Wielkie otwarcie
Jedynie zachęcenie centrum do głosowania na PiS może otworzyć przed prawicą szansę na dojście do władzy. Nawet jeśli oznacza to poskromienie radykalizmu, trzeba to zrobić
Prawo i Sprawiedliwość poniosło ciężką porażkę wyborczą. I nawet nie chodzi tu o utraconych, w porównaniu z poprzednimi wyborami, zwolenników (bo i frekwencja była niższa), ale o pozycję hegemona politycznego, jaką uzyskała Platforma Obywatelska. Tusk może niczym w ulęgałkach przebierać w ewentualnych koalicjantach (PSL, RP i SLD), co zapewnia mu – przy niezbyt mocnym i z własnego przecież obozu prezydencie oraz po praktycznym wyeliminowaniu na najbliższych kilka lat konkurenta do władzy Grzegorza Schetyny – niczym niezakłócony komfort rządzenia.
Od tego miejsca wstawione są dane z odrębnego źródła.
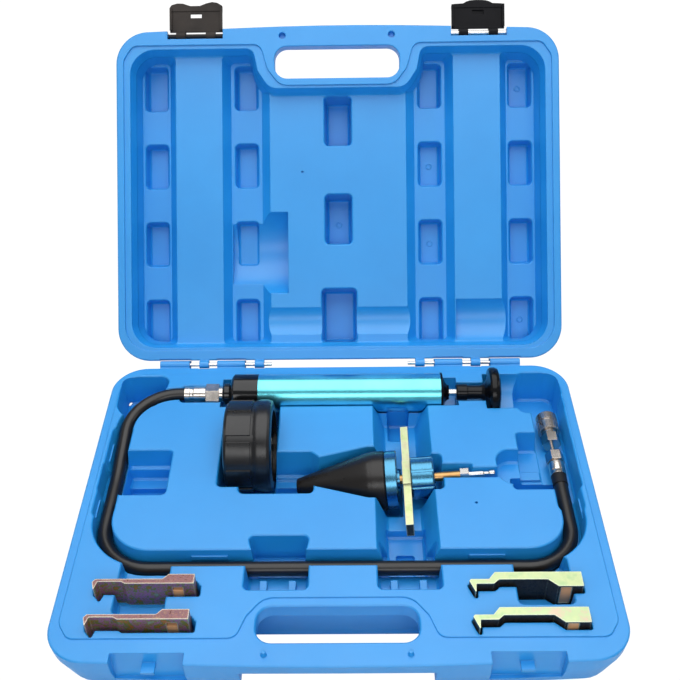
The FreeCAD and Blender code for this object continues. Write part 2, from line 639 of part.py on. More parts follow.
def lid_channel(mouth, floor, sign):
    """Cutter for one of the lid's channels, from its mouth's and its floor's (inner, outer) edges."""
    v0, v1 = CAVITY_V
    wires = []
    slope = LID_CHANNEL * math.tan(math.radians(CAVITY_DRAFT))
    for z, edges, inset in ((LID_RIM - LID_CHANNEL, floor, slope), (LID_RIM - PLATEAU, mouth, slope / 2),
                             (LID_RIM - PLATEAU + 1.0, mouth, slope / 2)):
        ends = sorted(sign * edge for edge in edges)
        wires.append(outline(box_points(ends[0], ends[1], v0 + inset, v1 - inset), z, 0.0, 4.0))
    return Part.makeLoft(wires, True, True)


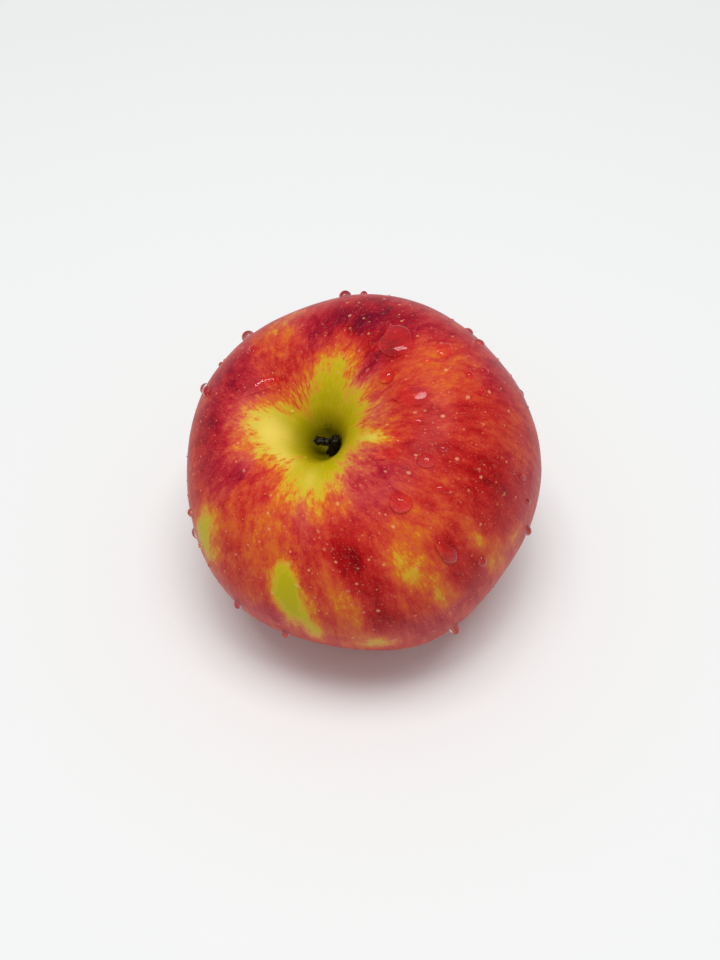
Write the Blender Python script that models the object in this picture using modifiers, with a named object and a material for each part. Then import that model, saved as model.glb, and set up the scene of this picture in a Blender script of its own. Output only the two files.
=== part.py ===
"""A lopsided eating apple that stands on the five lobes of its calyx end.

Every shape is first made in the growth frame: its Z axis is the straight line that the young apple
grew along, and Z is 0 at the widest level. grown() then carries a point to where the ripe apple has
it: the five lobes swell, the stem cavity slides off centre, and the whole fruit bends over sideways.
At the end the fruit is worn flat where it rests, and an empty sets everything on the ground with the
origin under the middle of the fruit's box.
"""

import math

import bmesh
import bpy
from mathutils import Quaternion, Vector
from mathutils.geometry import interpolate_bezier

MM = 0.001

# ---- the fruit, in the growth frame ----
HALF_HEIGHT = 34 * MM  # from the widest level to the rim at either end
ROUND_STEPS = 64  # faces around the fruit
ROWS_PER_SPAN = 2  # rows of faces between two points of the outline
SOCKET_RADIUS = 1.7 * MM  # the hole that the stem's foot fills
SOCKET_FLOOR = 13.4 * MM
BASIN_FLOOR = -26.8 * MM

# Half outline in millimetres, (radius, height): from the edge of the stem's socket up the cavity's
# wall, over the shoulder, down the flank, and round the calyx end to the middle of its basin.
OUTLINE_MM = (
    (1.7, 15.8),
    (2.9, 17.6),
    (4.3, 21.0),
    (6.6, 25.0),
    (10.2, 28.6),
    (15.0, 31.2),
    (20.5, 32.2),
    (27.0, 30.4),
    (33.4, 24.8),
    (38.0, 15.5),
    (40.0, 4.0),
    (39.2, -8.0),
    (35.4, -19.0),
    (28.6, -28.0),
    (21.0, -33.2),
    (15.4, -34.2),
    (10.8, -32.2),
    (7.4, -29.2),
    (4.0, -27.4),
    (0.0, -26.8),
)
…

Przed Tuskiem zatem zadanie uratowania Polski przed zbliżającym się kryzysem gospodarczym. Pytanie, rzecz jasna, czy jest do tego gotowy? Moim zdaniem nic na to nie wskazuje, gdyż dotychczas głównym sposobem działania szefa rządu było unikanie zmierzenia się z problemami, ucieczka przed kłopotami w propagandę sukcesu. Dlaczego miałoby to się zmienić, skoro wyborcy przyklasnęli takiej polityce? Podejrzewam raczej, że do ostatniej chwili opinia publiczna będzie łudzona przez premiera, prezydenta i prorządowe media (a innych już prawie nie ma), że „na zielonej wyspie wszystko gra”. Oczywiście jednak również Donald Tusk może być zbawiony i nawrócić się na polską rację stanu. Nie zabieram mu tego prawa, choć wątpię, czy tak się stanie. Dla Polski byłoby ze wszech miar lepiej, żebym się mylił.